Crítica | Camila Cabello, “C,XOXO”

Camila Cabello apresenta novas facetas com “C,XOXO”, mas faz o ouvinte se perguntar se ela estava preparada para apostar em algo novo.

Camila Cabello é uma das ex-integrantes de girlband mais consagradas de todos os tempos. Mesmo que uma lista do tipo seja extensa, ainda assim seu nome estaria lá, doa a quem doer. Isso significa que seu sucesso é relativo à qualidade dos seus trabalhos? Com certeza não, até porque ela não se qualifica nem como a pessoa mais interessante musicalmente se contarmos apenas o grupo que a originou. Mas um fator que sempre fez Camila ser uma cantora reconhecida foi perceber que ela sabe fazer hits.

Havana” segue sendo uma das músicas mais legais do ano em que saiu, e joias escondidas para os que não acompanham de perto, como “Shameless” e “Psychofreak”, ainda são pontos altos de sua discografia. Mesmo vivendo em constante pressão, é válido até se surpreender com o quanto ela chegou longe e não acabou caindo no esquecimento como outras apostas de competições musicais.

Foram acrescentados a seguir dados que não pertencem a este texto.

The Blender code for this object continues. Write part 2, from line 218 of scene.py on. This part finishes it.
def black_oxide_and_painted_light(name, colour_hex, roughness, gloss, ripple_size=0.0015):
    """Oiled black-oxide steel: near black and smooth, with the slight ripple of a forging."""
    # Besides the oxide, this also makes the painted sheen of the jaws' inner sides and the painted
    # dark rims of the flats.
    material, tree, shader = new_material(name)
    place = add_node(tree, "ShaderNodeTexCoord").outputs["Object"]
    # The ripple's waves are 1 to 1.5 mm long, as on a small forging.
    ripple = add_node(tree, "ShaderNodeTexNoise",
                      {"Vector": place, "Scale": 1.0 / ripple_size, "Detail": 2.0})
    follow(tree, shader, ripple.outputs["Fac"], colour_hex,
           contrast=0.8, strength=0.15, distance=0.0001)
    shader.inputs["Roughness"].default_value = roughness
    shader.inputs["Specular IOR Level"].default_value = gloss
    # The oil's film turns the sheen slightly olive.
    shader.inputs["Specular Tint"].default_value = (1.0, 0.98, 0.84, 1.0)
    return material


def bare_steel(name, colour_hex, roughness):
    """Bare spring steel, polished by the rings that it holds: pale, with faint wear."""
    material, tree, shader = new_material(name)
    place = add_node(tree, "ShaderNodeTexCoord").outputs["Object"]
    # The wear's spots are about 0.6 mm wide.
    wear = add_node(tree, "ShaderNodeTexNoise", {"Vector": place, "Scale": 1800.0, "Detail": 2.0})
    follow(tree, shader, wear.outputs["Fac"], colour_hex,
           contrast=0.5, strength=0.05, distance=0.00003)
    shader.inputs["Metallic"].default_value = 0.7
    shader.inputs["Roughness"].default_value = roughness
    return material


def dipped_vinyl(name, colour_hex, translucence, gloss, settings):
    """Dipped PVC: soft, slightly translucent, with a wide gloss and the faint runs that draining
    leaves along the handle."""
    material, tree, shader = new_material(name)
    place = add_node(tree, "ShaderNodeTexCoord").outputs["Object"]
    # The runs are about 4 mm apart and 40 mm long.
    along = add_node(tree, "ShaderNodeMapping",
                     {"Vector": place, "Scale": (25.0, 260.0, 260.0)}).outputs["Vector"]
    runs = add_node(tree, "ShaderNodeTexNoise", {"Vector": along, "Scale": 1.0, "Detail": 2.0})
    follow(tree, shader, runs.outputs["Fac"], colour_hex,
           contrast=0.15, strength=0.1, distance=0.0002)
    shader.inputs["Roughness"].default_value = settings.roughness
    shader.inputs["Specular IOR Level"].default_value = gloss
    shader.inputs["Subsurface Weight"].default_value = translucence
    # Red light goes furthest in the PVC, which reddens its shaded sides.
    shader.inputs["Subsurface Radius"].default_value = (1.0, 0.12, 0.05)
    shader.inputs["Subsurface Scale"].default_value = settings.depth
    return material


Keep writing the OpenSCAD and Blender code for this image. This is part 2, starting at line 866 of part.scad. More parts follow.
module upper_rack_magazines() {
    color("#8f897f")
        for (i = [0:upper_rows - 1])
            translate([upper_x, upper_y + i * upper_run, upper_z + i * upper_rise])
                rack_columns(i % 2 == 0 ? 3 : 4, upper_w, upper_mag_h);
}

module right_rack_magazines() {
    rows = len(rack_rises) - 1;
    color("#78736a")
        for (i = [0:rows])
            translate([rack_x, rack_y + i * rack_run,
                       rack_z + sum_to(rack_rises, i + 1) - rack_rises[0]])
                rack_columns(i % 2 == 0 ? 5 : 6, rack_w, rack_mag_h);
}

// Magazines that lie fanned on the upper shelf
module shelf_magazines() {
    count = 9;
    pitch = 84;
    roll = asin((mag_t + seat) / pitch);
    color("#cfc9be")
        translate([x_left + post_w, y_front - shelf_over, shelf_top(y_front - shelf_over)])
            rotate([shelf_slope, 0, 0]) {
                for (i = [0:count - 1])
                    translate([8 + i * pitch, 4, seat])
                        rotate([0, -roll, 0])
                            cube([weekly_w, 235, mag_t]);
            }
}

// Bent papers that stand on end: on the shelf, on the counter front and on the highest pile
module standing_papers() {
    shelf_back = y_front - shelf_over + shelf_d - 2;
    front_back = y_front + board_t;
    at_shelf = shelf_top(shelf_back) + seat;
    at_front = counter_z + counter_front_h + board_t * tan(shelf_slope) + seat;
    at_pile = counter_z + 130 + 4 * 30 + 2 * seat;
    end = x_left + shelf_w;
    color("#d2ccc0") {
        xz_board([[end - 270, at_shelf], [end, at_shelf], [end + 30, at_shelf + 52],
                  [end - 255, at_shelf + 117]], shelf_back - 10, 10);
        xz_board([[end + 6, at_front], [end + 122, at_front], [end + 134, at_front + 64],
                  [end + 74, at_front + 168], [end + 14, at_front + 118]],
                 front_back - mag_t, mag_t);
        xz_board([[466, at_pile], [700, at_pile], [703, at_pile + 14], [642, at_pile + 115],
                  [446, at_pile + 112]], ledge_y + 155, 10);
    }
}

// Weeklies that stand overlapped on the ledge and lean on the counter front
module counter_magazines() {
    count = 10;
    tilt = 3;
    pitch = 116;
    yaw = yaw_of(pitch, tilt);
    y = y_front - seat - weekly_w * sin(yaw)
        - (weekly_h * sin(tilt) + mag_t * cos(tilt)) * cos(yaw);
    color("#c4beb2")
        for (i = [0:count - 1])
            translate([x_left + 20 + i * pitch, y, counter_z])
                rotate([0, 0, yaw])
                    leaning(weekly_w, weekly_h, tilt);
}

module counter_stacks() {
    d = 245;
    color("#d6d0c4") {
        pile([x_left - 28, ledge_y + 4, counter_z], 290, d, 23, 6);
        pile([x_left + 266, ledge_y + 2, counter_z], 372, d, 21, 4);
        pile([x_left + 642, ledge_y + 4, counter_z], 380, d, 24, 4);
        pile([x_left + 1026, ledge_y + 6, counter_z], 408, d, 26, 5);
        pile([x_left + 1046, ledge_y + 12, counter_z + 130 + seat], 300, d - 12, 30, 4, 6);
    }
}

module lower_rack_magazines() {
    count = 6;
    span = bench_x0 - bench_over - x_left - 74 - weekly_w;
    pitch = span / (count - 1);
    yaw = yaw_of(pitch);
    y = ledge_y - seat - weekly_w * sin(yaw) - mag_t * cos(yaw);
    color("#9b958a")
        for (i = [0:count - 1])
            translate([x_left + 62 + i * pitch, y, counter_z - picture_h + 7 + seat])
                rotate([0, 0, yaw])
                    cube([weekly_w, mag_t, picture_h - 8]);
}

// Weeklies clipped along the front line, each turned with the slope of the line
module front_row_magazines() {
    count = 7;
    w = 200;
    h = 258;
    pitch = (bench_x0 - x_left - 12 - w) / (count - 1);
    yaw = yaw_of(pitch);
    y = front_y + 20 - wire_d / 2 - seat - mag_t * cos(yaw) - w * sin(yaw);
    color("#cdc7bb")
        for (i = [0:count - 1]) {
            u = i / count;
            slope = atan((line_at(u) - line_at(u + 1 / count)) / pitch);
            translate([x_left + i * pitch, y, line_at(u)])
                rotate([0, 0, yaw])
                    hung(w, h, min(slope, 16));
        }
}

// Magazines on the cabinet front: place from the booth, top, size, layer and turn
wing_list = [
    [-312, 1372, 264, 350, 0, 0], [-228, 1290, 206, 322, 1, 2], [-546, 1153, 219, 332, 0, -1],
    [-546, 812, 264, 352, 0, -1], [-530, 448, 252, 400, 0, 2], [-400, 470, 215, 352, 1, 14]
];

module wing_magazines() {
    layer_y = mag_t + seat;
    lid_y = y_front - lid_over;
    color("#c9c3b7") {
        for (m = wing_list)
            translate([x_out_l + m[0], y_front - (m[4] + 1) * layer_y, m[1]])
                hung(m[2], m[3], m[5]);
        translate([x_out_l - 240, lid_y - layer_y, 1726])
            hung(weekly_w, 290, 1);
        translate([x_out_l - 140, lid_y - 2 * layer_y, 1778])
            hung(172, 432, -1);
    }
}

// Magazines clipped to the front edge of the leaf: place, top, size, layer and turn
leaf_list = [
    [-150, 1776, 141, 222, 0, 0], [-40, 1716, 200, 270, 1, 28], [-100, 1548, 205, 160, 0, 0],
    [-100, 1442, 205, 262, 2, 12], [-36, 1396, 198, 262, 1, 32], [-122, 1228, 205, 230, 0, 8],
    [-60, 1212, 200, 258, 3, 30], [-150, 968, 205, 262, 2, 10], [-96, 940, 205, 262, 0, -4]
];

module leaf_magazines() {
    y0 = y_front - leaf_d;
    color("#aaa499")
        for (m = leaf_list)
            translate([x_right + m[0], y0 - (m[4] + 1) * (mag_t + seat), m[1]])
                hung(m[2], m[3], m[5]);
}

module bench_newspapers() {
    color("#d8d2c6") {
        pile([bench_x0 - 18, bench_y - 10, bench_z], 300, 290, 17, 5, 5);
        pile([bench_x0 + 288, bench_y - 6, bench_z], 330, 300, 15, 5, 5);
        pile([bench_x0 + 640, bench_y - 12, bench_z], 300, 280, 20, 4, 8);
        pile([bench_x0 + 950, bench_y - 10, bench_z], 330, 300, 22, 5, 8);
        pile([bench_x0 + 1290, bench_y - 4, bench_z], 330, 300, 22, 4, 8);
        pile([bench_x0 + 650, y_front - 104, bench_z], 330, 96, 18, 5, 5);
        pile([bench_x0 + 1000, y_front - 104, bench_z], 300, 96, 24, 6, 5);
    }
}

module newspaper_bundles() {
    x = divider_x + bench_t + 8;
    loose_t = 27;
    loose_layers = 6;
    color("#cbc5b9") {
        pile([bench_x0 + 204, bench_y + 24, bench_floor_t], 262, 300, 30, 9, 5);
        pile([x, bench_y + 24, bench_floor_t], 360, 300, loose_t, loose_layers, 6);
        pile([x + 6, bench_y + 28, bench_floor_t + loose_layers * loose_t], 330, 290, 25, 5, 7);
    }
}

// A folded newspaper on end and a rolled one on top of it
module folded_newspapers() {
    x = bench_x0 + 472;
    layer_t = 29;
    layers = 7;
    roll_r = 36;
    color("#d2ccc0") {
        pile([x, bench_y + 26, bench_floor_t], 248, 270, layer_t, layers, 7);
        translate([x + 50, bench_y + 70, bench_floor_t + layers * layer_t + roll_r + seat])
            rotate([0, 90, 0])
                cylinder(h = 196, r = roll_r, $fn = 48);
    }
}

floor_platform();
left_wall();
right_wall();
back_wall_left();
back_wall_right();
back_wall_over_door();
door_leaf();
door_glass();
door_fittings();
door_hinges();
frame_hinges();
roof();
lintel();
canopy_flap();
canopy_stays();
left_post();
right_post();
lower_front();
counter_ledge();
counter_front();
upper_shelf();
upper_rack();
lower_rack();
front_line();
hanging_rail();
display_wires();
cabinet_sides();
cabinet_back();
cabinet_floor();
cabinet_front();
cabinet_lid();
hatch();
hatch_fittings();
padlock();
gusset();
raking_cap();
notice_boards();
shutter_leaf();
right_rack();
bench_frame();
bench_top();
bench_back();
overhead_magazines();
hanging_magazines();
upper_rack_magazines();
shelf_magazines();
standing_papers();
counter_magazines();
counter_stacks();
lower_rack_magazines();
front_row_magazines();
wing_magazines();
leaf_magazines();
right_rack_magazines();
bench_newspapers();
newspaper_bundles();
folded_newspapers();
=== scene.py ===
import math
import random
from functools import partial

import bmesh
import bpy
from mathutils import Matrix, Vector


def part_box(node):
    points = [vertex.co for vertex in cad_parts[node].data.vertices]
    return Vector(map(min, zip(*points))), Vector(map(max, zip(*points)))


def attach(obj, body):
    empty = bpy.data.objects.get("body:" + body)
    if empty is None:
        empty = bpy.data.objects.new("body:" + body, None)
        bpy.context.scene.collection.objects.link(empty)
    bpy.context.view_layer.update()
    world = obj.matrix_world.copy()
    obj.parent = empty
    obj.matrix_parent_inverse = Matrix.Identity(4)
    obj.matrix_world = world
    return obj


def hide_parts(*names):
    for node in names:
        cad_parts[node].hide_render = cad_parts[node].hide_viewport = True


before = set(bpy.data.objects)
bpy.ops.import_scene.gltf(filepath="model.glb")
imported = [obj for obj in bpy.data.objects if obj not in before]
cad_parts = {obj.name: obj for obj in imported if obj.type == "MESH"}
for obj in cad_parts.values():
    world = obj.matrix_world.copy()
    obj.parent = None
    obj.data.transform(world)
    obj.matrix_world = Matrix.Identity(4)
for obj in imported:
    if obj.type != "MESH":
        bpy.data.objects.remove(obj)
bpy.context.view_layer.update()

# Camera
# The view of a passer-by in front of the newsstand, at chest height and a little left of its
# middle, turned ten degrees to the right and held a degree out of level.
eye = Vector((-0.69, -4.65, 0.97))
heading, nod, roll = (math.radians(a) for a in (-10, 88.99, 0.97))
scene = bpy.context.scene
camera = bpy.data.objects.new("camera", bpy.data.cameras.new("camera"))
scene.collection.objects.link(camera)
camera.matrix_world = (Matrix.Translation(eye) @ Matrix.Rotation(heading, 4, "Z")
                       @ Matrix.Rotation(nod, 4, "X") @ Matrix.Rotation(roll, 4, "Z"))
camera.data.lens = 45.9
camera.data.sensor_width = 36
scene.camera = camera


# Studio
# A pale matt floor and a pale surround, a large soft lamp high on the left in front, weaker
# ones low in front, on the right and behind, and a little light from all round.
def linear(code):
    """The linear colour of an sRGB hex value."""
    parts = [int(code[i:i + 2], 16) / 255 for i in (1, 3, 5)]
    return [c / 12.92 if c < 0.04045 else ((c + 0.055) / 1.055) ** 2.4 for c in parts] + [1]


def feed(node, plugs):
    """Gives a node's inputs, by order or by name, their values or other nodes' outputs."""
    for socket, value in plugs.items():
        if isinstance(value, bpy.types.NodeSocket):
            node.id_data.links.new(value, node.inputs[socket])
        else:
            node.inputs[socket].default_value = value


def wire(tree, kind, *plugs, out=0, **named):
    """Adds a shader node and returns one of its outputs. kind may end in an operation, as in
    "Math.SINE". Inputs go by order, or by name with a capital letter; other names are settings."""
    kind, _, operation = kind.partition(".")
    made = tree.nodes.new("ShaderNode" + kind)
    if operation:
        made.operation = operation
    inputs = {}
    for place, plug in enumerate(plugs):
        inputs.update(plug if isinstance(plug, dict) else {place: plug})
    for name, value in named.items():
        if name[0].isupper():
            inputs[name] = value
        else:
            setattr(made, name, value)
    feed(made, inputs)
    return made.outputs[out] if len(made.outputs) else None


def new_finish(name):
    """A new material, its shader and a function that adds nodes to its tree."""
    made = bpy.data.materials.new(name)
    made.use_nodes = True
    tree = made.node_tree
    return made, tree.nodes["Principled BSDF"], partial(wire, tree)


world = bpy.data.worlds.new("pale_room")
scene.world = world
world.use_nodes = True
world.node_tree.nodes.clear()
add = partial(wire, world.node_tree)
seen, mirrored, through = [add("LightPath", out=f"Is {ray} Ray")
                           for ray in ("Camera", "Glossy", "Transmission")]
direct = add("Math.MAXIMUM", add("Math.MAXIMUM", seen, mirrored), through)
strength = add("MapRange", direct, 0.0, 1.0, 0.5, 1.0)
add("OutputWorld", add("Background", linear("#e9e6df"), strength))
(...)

Cabello sempre arruma um modo de tentar sair da bolha do pop básico que apresentou em seu primeiro disco, e agora, com seu quarto lançamento oficial, fica ainda mais claro que ir ao estúdio para gastar sua grande voz com baladas ou versos simples não é o que ela almeja. A impressão que fica é que, na cabeça dela, o talento que tem ainda é pouco, e o desejo de ir além e experimentar surge como uma forma de mostrar que sabe o que está fazendo. Em “C,XOXO”, Camila Cabello anda um pouco, tropeça, cai, se levanta, se limpa e, com um sorriso no rosto, dá três passos confiantes para frente, só para rolar um barranco quilométrico logo depois.

A ausência do que ela faz melhor é o que mais dói em seu novo trabalho. Há quem diga que “I LUV IT” tem potencial suficiente para animar, ou que “HE KNOWS” fica na cabeça como um hit… o que não é verdade. A primeira aposta para seu retorno musical não a apresentou da melhor forma possível e o resultado foi constrangedor. Mesmo assim, Camila segurou a onda e dominou as apresentações da música, principalmente quando apareceu de surpresa no set de Lana Del Rey, no Coachella deste ano. Ao vivo, tudo fica um pouco melhor, e é clara a felicidade dela com o trabalho que criou, mas um elogio aqui seria como dizer a um filho o quanto aquele desenho que deveria ser do poodle fofo da família ficou lindo, sendo que o resultado se parece mais com uma besta do apocalipse.

O principal produtor do disco é El Guincho, mais conhecido pelos trabalhos com Rosalía. A essência do parceiro continua a mesma, e isso também pode ter sido um problema, porque mesmo Camila Cabello e El Guincho tendo uma boa relação profissional, não parecem falar a mesma língua. “Chanel No.5” é o momento mais próximo de um alinhamento planetário dos dois, fazendo com que o piano leve e o romantismo nos vocais conversem de forma mágica.

Twentysomethings” e “DREAM-GIRLS” completam o trio de momentos em que Camila permanece de pé em “C,XOXO”. Ter poucos destaques em um disco com catorze músicas, onde se arrisca tanto, não é algo tão bom, mas também ajuda a pensar que a cantora mirou em vários alvos, ganhando mais pontos significativos apenas por tentar. “Camila” foi um bom começo de carreira, o segundo disco, “Romance”, seguiu em um nível decente, e “Família” é o momento mais orgânico, assim como também o mais ignorado da discografia.

C,XOXO” é disparado o projeto mais ousado e fica claro que Camila Cabello buscava algo que a fizesse ser vista por outros olhos também. Sendo justamente o momento em que houve a maior mudança em sua carreira, seria inevitável que essa era fosse acompanhada por mais pessoas. Como personalidade da mídia, seu nome está na boca das pessoas quase como quando namorava outro cantor. Mas, musicalmente falando, será que valeu a pena a direção escolhida?

Ao fim do dia, Camila Cabello soa mais focada em provar que pode ir além do arroz com feijão que sempre fez muito bem, mas apresenta um prato mal passado e perigoso para o consumidor. Às vezes, crescer musicalmente não significa apostar alto. Sabemos que uma mudança gradual e com o objetivo de aperfeiçoamento não tem tanto impacto quanto aderir a algo novo, mas, para alguns artistas, é mais seguro e interessante pisar em um terreno firme do que experimentar um caminho precário.